И все же, «нездешняя тоска» не могла быть вызвана этими сугубо земными, внешними, даже обыденными мотивами. Причина должна была быть в самом Тютчеве, внутри него. Л.Н.Толстой, встречавшийся с Федором Ивановичем около десятка раз, считал его «одним из тех несчастных людей, которые неизмеримо выше толпы, среди которой живут, и потому всегда одиноки…». [84]Сам Тютчев подтверждает эту оценку: «Мне не с кем поговорить — мне, говорящему со всеми». [85]Но это чувство трагедийного, экзистенциального одиночества в корне своем имело отнюдь не социальный характер, «виновата» в нем не толпа, не общество, которых поэт «перерос». Вероятно, с середины 1830-х гг. он начал острее ощущать контраст между жизнью одного человека и жизнью вообще. Для этой «жизни вообще» отдельный человек со своими мыслями, чувствами, страданиями, со своей болью и со своей будущей смертью — ничто, винтик, мелкая, легкозаменяемая деталь. Ей нет никакого дела до человека и его «экзистенции». Человеческие страдания и страсти для нее не значат ровным счетом ничего. «И, однако, вопреки и наперекор тому, что происходит и мятется в тайниках наших душ, банальная жизнь, жизнь внешняя идет своим чередом», [86]— пишет Тютчев в письме к жене.

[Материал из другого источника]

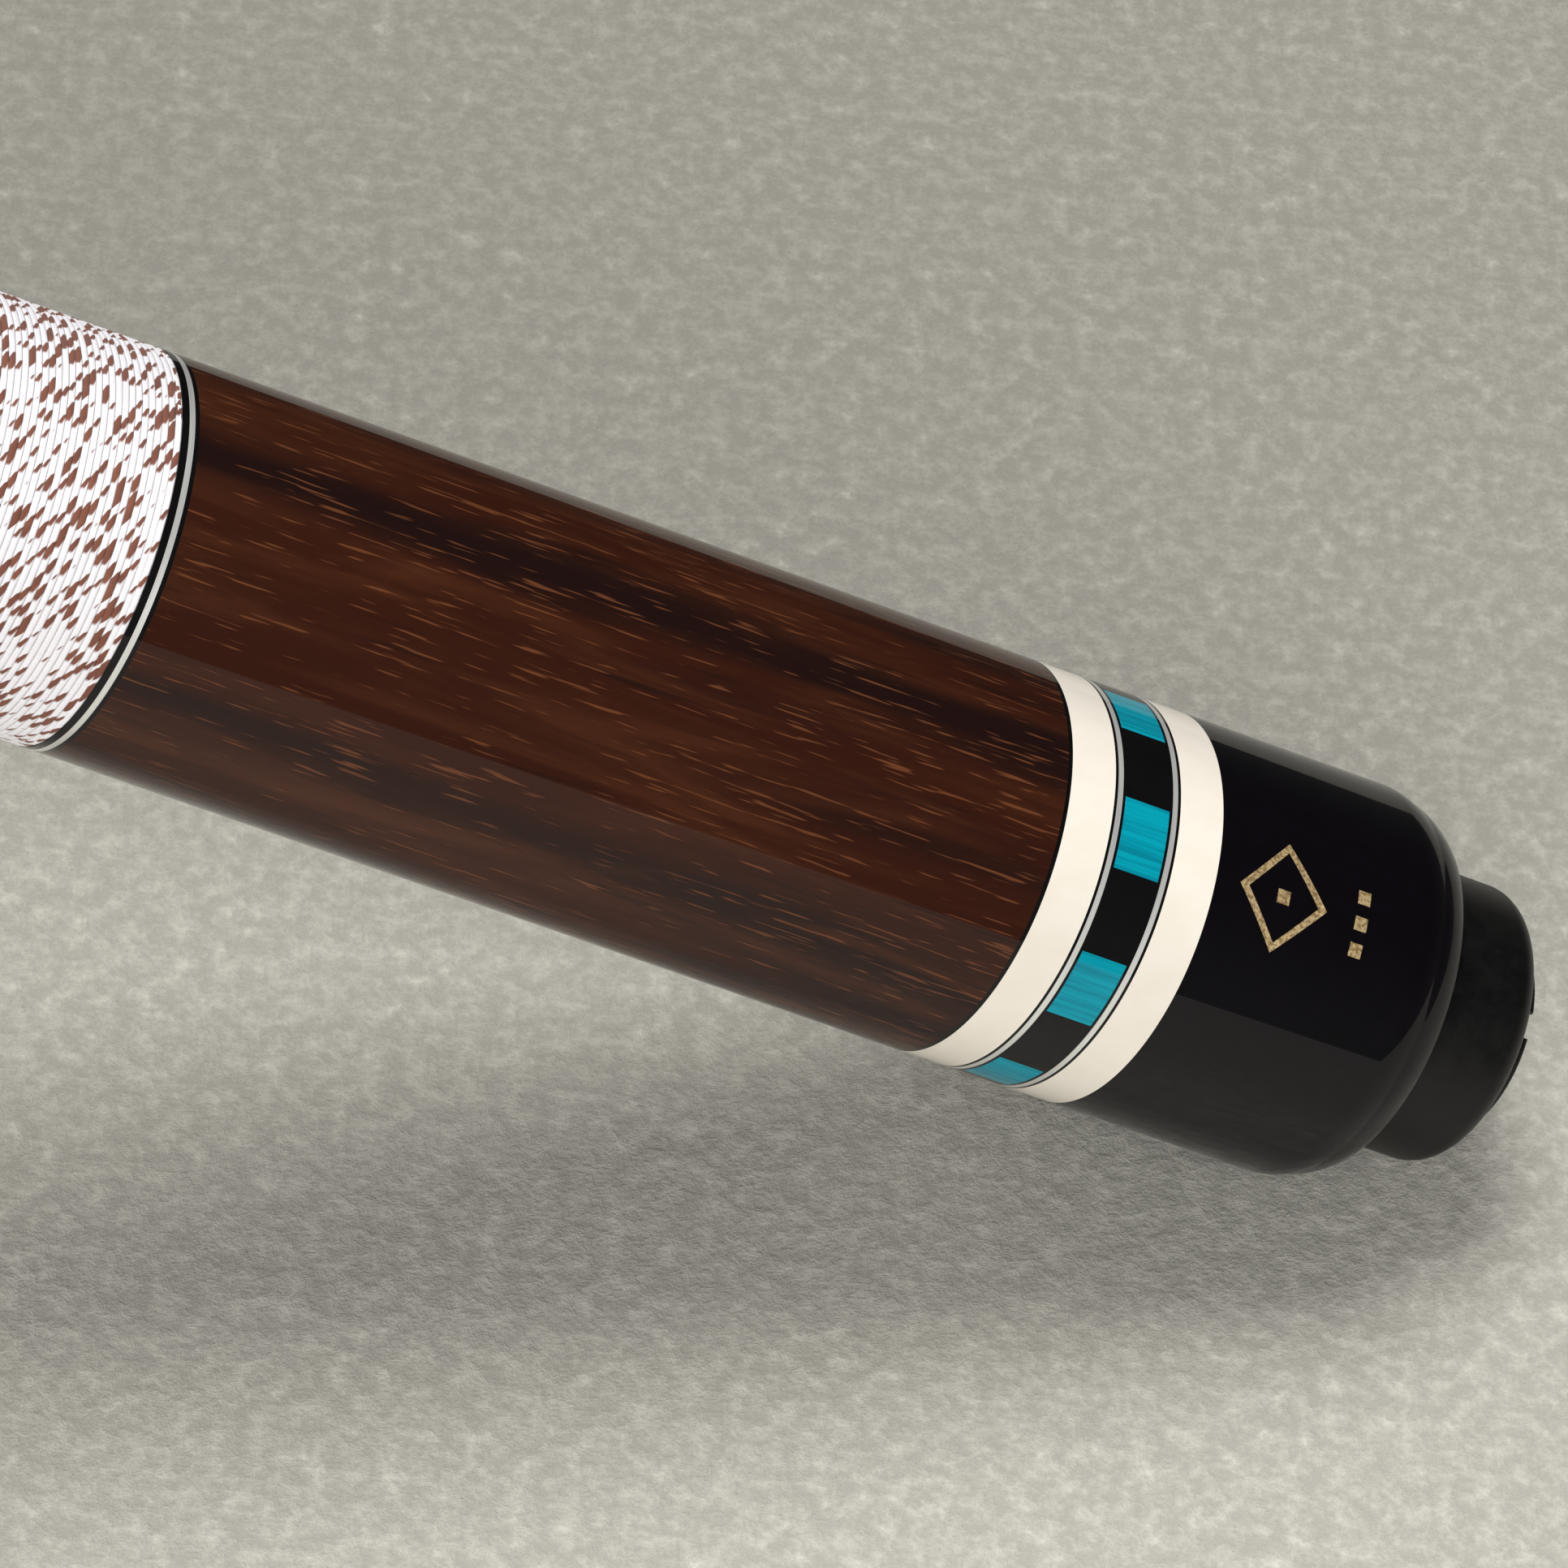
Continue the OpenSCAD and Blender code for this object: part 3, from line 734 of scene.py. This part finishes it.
# %% Bushes
for node_name, finish in {"bumper_washer": steel, "brass_insert": brass,
                          "weight_lock_ring": nylon, "shaft_insert": insert_phenolic}.items():
    rear, front = stations(node_name)
    bore, outer = radii(node_name)
    bush = turned(node_name + "_turned",
                  [(rear, bore), (rear, outer), (front, outer), (front, bore)], finish)
    place(bush, body_of_node[node_name], node_name)
frame["nodes"]["handle_core"].data.materials.clear()
frame["nodes"]["handle_core"].data.materials.append(core_maple)
print("bushes turned, handle core in maple")

# %% [markdown]
# ## Shaft, ferrule and tip
# The shaft grows slowly from its straight end toward the joint: a pro taper. The
# ferrule, fibre pad and leather tip continue its straight end, and the tip is sanded
# to a dome. The pieces share one radius, so they are turned as one line of rings.

# %% Shaft, ferrule, pad and tip
shaft_rear = stations("shaft_collar")[0]
wood_rear = stations("shaft_collar")[1]
ferrule_rear, ferrule_front = stations("ferrule")
pad_rear, pad_front = stations("tip_pad")
tip_rear, tip_front = stations("leather_tip")
tip_r = radii("ferrule")[1]
straight_l, taper_power = 200 * mm, 1.3
straight_s = ferrule_rear - straight_l
insert_r, insert_end = radii("shaft_insert")[1], stations("shaft_insert")[1]
dowel_r, dowel_end = 4 * mm, stations("shaft")[1]
taper_count = 60


def shaft_r(station):
    share = max((straight_s - station) / (straight_s - wood_rear), 0)
    return tip_r + (butt_r(wood_rear) - tip_r) * share ** taper_power


taper = [wood_rear + (straight_s - wood_rear) * i / taper_count
         for i in range(taper_count + 1)]
shaft = turned("shaft_turned", [
    (insert_end, 0), (insert_end, insert_r), (shaft_rear, insert_r), (shaft_rear, tenon_r),
    (wood_rear, tenon_r), *[(s, shaft_r(s)) for s in taper], (ferrule_rear, tip_r),
    (ferrule_rear, dowel_r), (dowel_end, dowel_r), (dowel_end, 0),
], shaft_maple)
place(shaft, "shaft", "shaft")
ferrule = turned("ferrule_turned", [
    (ferrule_rear, dowel_r), (ferrule_rear, tip_r), (ferrule_front, tip_r),
    (ferrule_front, 0), (dowel_end, 0), (dowel_end, dowel_r)], ferrule_resin)
place(ferrule, "shaft", "ferrule")
pad = turned("tip_pad_turned", [(pad_rear, 0), (pad_rear, tip_r), (pad_front, tip_r),
                                (pad_front, 0)], fibre)
place(pad, "shaft", "tip_pad")
dome_r, dome_count = 10.6 * mm, 16
dome_centre = tip_front - dome_r
dome_from = math.asin(tip_r / dome_r)
dome = [(dome_centre + dome_r * math.cos(dome_from * (1 - i / dome_count)),
         dome_r * math.sin(dome_from * (1 - i / dome_count))) for i in range(dome_count)]
tip = turned("leather_tip_turned", [(tip_rear, 0), (tip_rear, tip_r), *dome,
                                    (tip_front, 0)], leather)
place(tip, "shaft", "leather_tip")
print(f"shaft: {shaft_r(wood_rear) / mm:.2f} mm radius falling to {tip_r / mm:.2f} mm")

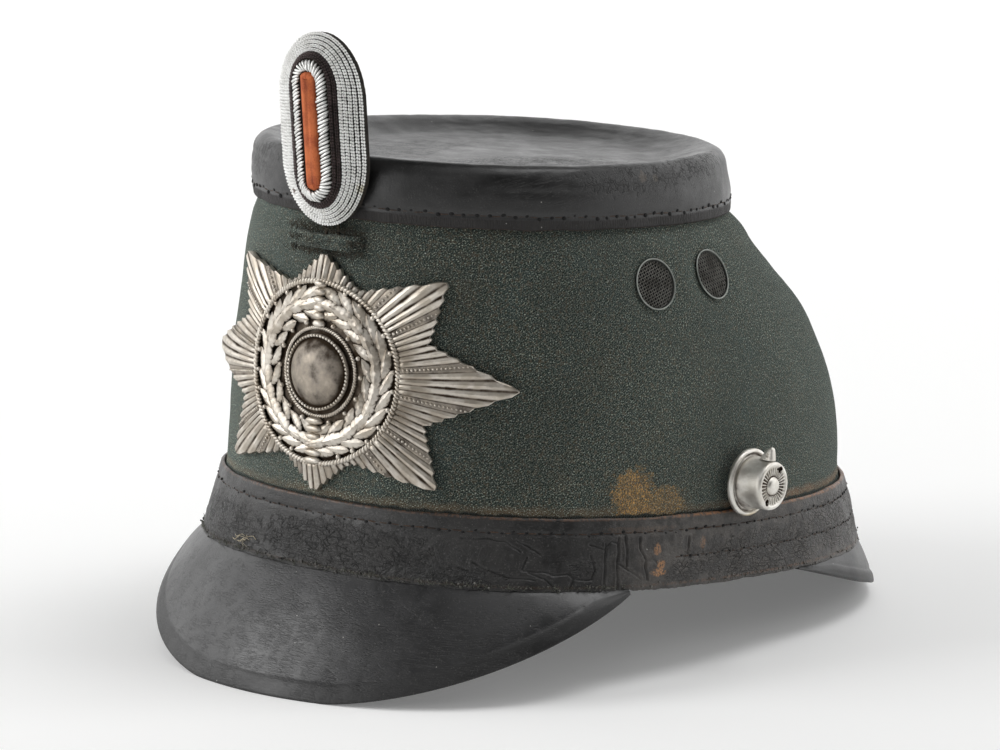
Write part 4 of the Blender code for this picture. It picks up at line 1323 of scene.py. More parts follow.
def starOutline(bearing):  # straight edges from each tip to the notch beside it
    bearing = min(bearing % 360, 360 - bearing % 360)
    upper = next(k for k in range(1, len(plate["tips"])) if bearing <= plate["tips"][k][0] + 1e-6)
    (start, first), (end, second) = plate["tips"][upper - 1], plate["tips"][upper]
    halfGap = radians(end - start) / 2
    notchRadius = plate["notch"] * (first + second) / 2
    if bearing < (start + end) / 2:
        tip, fromTip = Vector((0.0, first)), radians(bearing - start)
    else:
        tip, fromTip = Vector((0.0, second)), radians(end - bearing)
    notch = Vector((sin(halfGap), cos(halfGap))) * notchRadius
    edge = notch - tip
    ray = Vector((sin(fromTip), cos(fromTip)))
    return (tip.x * edge.y - tip.y * edge.x) / (ray.x * edge.y - ray.y * edge.x)


def platePoint(radius, bearing, out):  # polar coordinates about the plate's middle
    across, up = radius * sin(radians(bearing)), radius * cos(radians(bearing))
    far = min(1.0, abs(across) / plate["tips"][2][1])
    return frontPoint(across, plate["height"] + up, plate["gap"] + plate["spring"] * far**3 + out)


def markRelief(mesh, values):
    mesh.attributes.new("relief", "FLOAT", "POINT").data.foreach_set("value", values)
    return mesh


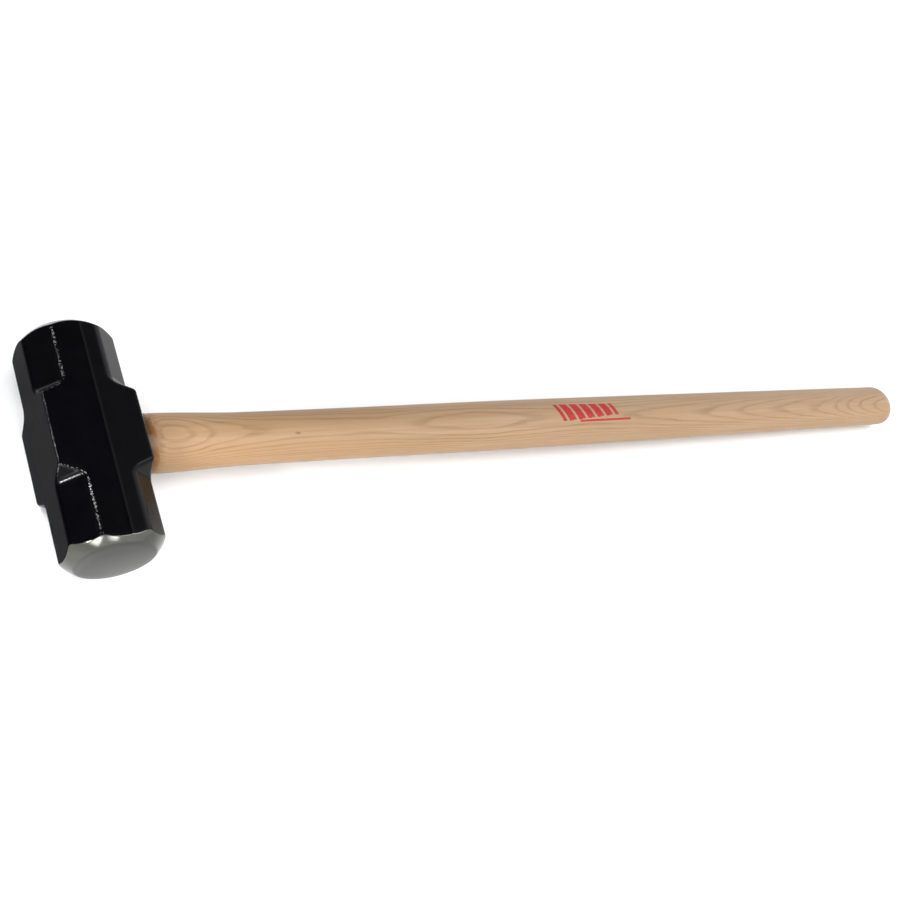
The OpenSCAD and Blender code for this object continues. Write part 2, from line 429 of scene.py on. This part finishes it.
def print_mask(n, mm):
    """A plain printed mark on the upper side: slanted blocks over a thin rule, with no lettering."""
    x, y, z = n.split(mm)
    start, block, count, slant = 398.5, 11.2, 6.0, 0.35
    top, height, step_top, step_bottom = 8.5, 16.5, 0.21, 0.7
    slanted = n.math("ADD", x, n.math("MULTIPLY", y, slant))
    along = n.math("DIVIDE", n.math("SUBTRACT", slanted, start), block)
    in_block = n.remap(n.math("PINGPONG", n.math("SUBTRACT", along, 0.5), 0.5), 0.10, 0.14)
    index = n.math("FLOOR", along)
    below_top = n.math("LESS_THAN", y, n.math("SUBTRACT", top, n.math("MULTIPLY", index, step_top)))
    foot = n.math("ADD", top - height, n.math("MULTIPLY", index, step_bottom))
    above_foot = n.math("GREATER_THAN", y, foot)
    blocks = n.math("MULTIPLY", in_block, between(n, along, 0.0, count))
    blocks = n.math("MULTIPLY", blocks, n.math("MULTIPLY", below_top, above_foot))
    rule = n.math("MULTIPLY", between(n, y, -9.4, -7.6), between(n, x, 420.0, 480.0))
    mark = n.math("ADD", blocks, rule, clamp=True)
    upper = n.math("GREATER_THAN", z, 0.0)
    fibres = n.noise(n.vector("MULTIPLY", mm, (0.3, 1.0, 1.0)), 1.6, detail=4.0, roughness=0.7)
    worn = n.remap(fibres, 0.30, 0.42)
    return n.math("MULTIPLY", n.math("MULTIPLY", mark, upper), worn)


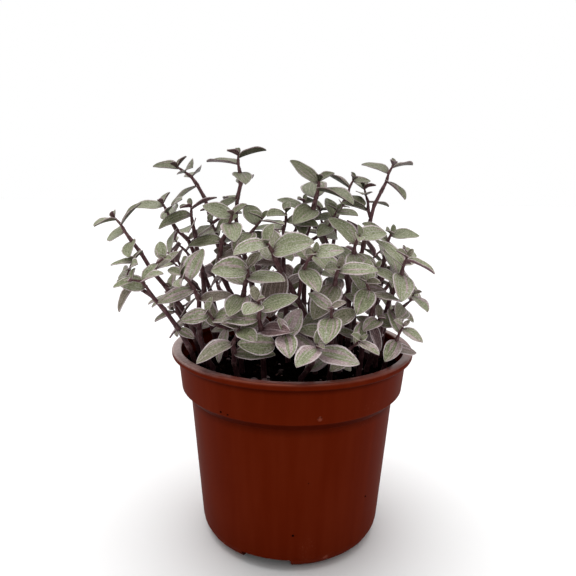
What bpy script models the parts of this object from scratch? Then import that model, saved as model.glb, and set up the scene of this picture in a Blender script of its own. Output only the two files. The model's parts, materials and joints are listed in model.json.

Облегчить невыносимое положение страдающего человека не может никто и ничто — это Федор Иванович понял, проведя ночь у гроба умершей мучительной смертью его первой жены. За несколько часов он поседел совершенно, но так и не нашел ответа на вопрос, есть ли мера «долготерпенью» и для чего человеку посылаются (Роком? Судьбой? Или ничтожным случаем?) страдания. В душе его поднимается бунт — против столь жестоко устроенного мироздания и «неотразимого Рока». Но бунт его принимает своеобразные формы, причем направлений этого бунта несколько (как минимум два). Во-первых, это с новой силой вспыхнувшая любовь к Эрнестине Дернберг, с которой Тютчев, щадя чувства жены, расстался незадолго до смерти Элеоноры. Сила любовной страсти для него единственное, что может примирить его с необходимостью человеческих страданий. Любовь — это вызов, любовь — это «поединок роковой» не только между двумя любящими сердцами, но и между человеком и его судьбой, между ним и безразличием небес. Свою страсть Тютчев противопоставляет бесстрастию миропорядка.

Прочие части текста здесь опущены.